DUBLIN HONOURS THOMAS KINSELLA
By Austin Cromie
Recognised internationally as one of the great Irish poets of his generation, Kinsella, pictured above, is spoken of in the same breath as Patrick Kavanagh, Austin Clarke and Seamus Heaney. He has earned great distinction and critical acclaim as Ireland’s great ‘Urban Poet’. The poet was born in Inchicore in 1928. He was educated at O’Connell schools and then UCD. He was a civil servant for nearly 20 years in the department of finance. In 1965 he became writer in residence at The University of Southern Illinois before taking up the position of professor of English at Temple University, Philadelphia.

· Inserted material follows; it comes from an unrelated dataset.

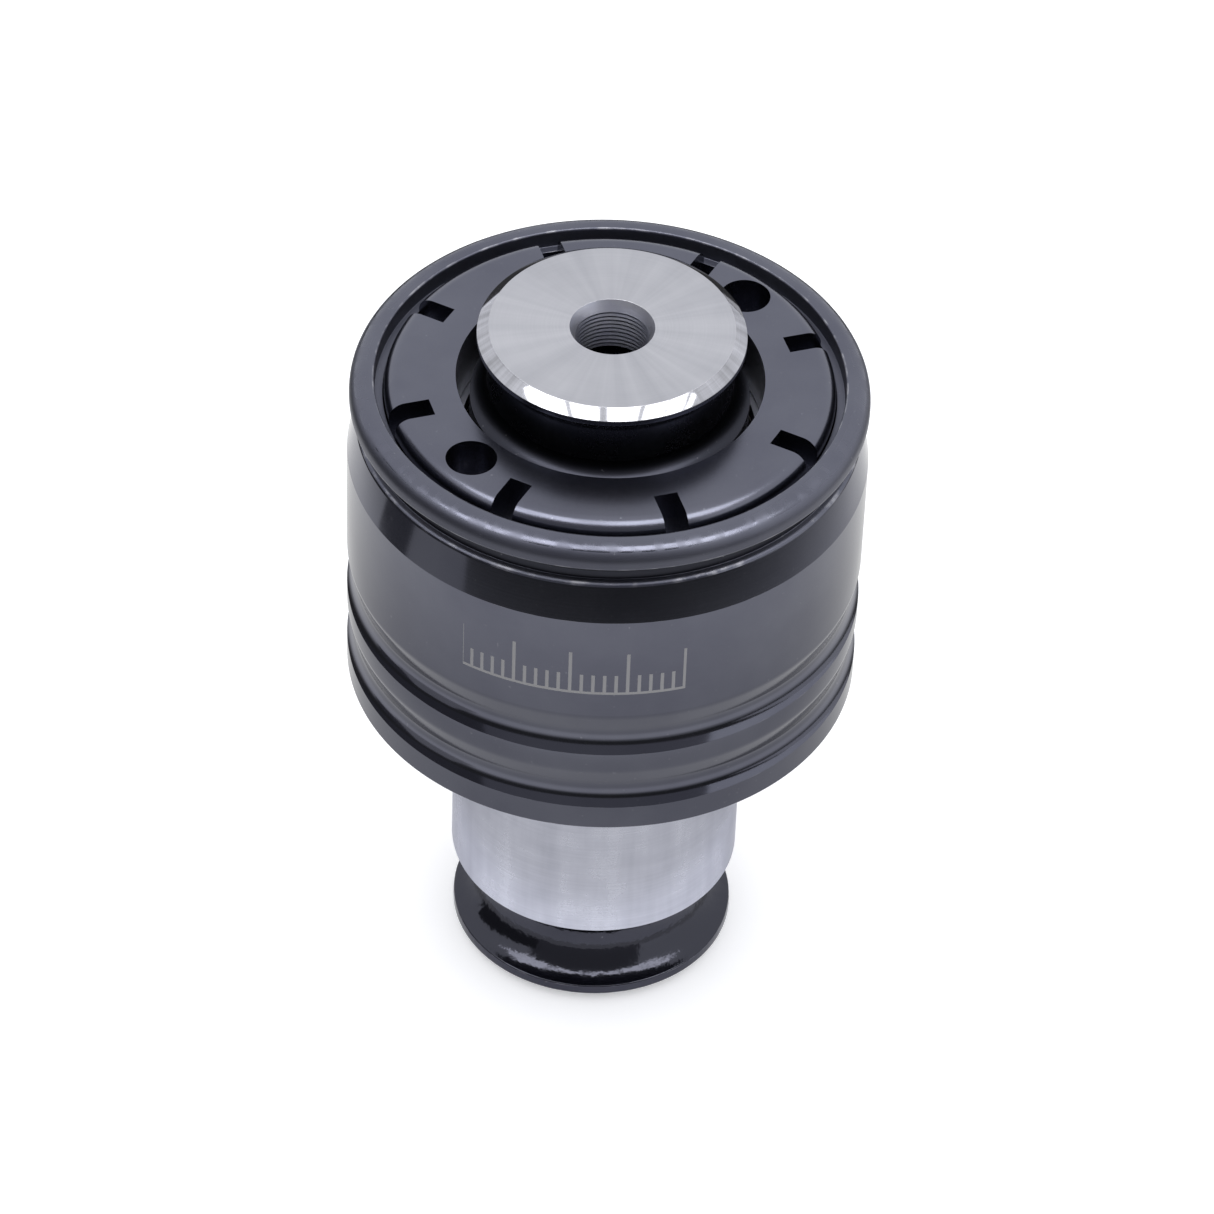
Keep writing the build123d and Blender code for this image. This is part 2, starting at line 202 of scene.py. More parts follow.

He returned to live in Percy Place in Dublin. In the title poem of ‘Night Walker and other Poems’ (1968) he wrote one of the most significant Irish works of the second half of the twentieth century. It ostensibly records the journey of the narrator as he moves through familiar south County Dublin suburbs, in effect the poem charts the substantial religious, cultural, and political changes that have taken place in post-independence Ireland from the 1920s to the mid 1960s.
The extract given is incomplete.